Le refus de l’asile en Espagne était lié à l’ordre administratif d’expulsion dans les 15 jours. L’avocat de Joya fit appel devant la Chambre des Contentieux, paralysant la mesure. La chambre signala à Joya, le 5 février 1998, que l’ordre d’expulsion était gelé jusqu’à ce qu’il résolve l’affaire de l’asile.

Joya vivait caché en Espagne depuis avril 1996, à Séville, dans le quartier Los Remedios, dans un des immeubles les plus emblématiques et chers, El Presidente.

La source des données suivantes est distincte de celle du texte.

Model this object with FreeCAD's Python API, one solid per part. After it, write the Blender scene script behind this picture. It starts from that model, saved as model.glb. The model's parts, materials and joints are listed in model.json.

Billy Joya fut accusé en 1994 des délits de torture et de détention illégale, et le 17 octobre 1995 un juge civil de Tegucigalpa dicta un ordre de recherche et capture à son encontre.
L’avocat espagnol Enrique Santiago, spécialisé dans le droit international humanitaire, a porté plainte, en 1998, à ce sujet au nom d’un des torturés, Milton Jiménez Puerto. La plainte s’est appuyée sur l’article 5.2 de la Convention Internationale Contre la Torture, signée par l’Espagne.

Joya n’a jamais travaillé en Espagne. Il fut financé et aidé par son beau-frère avec qui il partage une entreprise de sécurité au Honduras. La seule activité connue était celle de catéchiste. Il a aidé les élèves du collège Saint Joseph des Sacrés Cœurs de Séville à comprendre le christianisme ».